Church welcoming, closing the back door.

I’m reading just a section from Bob Jackson’s book, The Road to Growth. Here’s a couple of stories that he tells on the subject of church welcoming:

“The Bishop and his wife had been on holiday and were driving home from the airport on a Sunday morning in holiday clothes. As 10:30 approaches and they entered his diocese they decided on impulse to pull into a local church and join the service. They were given a hymnbook and sat on the next to the back pew. As they were saying their prayers at 10:29, heads bowed, the warden came up to them and said, ‘I’m sorry you can’t sit there, that’s Mrs Jones’ pew’. The bishop looked up startled and the warden said, ‘Oh my God! It’s the bishop!’. After the service, the bishop had a little chat with the warden, who ended up repeating, ‘We’ve got to change haven’t we, we’ve got to change!’

And a personal one from Bob:

“My wife and I left parish ministry for an itinerant on. We started going to a nearby church where a friend was the vicar. After five months said to my friend, ‘Okay, I’ve had a rest now, I’ll take a service for you if you like’. Soon I was leading a communion service. At the door at the end of the service many in the congregation thanked me ‘for visiting us today’. We had sat in a pew and worshiped with the congregation of a hundred people for five months and ha not been noticed. I only became visible when I preached… It was easy to attend a service at that church, but almost impossible to join the community. Little wonder that most o the people who tired attending did not stick. They were offered no relational glue.”

Bob talks about churches needing to be friendly and offer friendship. Many people stop going to church by accident, because they ave not been integrated into a community or offered real friendship, or simply they got out of the habit and no-one noticed. Jackson talks about opening the front door of the church in a welcoming friendship and in closing the back door ensureing people don’t simply drift away gradually.

Other points from this same chapter. (pp65ff).

  • welcoming is important – but try to introduce yourself, saying something nonthreatening like “I don’t know you, I’m Bob’, rather than saying accusingly “Are you new?”
  • Churches need relationship glue – people need friendship as well as friendliness. They need to be able to integrate into the community.
  • Larger churches need smaller subgroups to pastorally care for each other and therefore notice when people are ill or not there.
  • Congregations should notice newcomers and offer a friendly conversation, as well as point/help the newcomer to integrate into the community. Many people ‘belong’ to Christian community and see it in action before they believe.
  • ‘Welcome cards’ only work if followed up quickly.

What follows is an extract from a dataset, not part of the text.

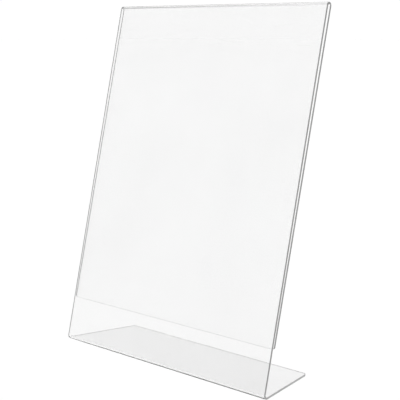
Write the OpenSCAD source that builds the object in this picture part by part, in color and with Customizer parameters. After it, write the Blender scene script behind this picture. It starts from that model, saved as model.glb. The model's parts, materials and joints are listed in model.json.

I’d be interested to hear people’s stories of the welcome they received at church, good or bad.


One thought on “Church welcoming, closing the back door.”

  1. Jenny commented:
    Having moved to a new area, on my first Sunday I attended an Anglican church. I was met enthusiastically by the apointed ‘welcome person’ as I approached but during the peace was ignored completely while those around greeted their friends. Afterwards at coffee I was again ignored.

    Churches with welcome teams must ensure the whole congregation is on the lookout for newcomners,not just the welcome team.

    Currently I am writing an MA dissertation on the spirituality of those who do not go to church and looking especially at why people leave church!


    I agree, welcome teams are often necessary but they should model welcoming to the congregation – it is a job for everyone.

    Your dissertation sounds interesting… I presume you have heard of Grace Davie? There are also two great new books which ask the same questions as you. One is “Making Sense of Generation Y” by Sara Savage et al. The other is “Visualising Hope”, by Sarah Dunlop. She asked exactly that question of young people in Eastern Europe.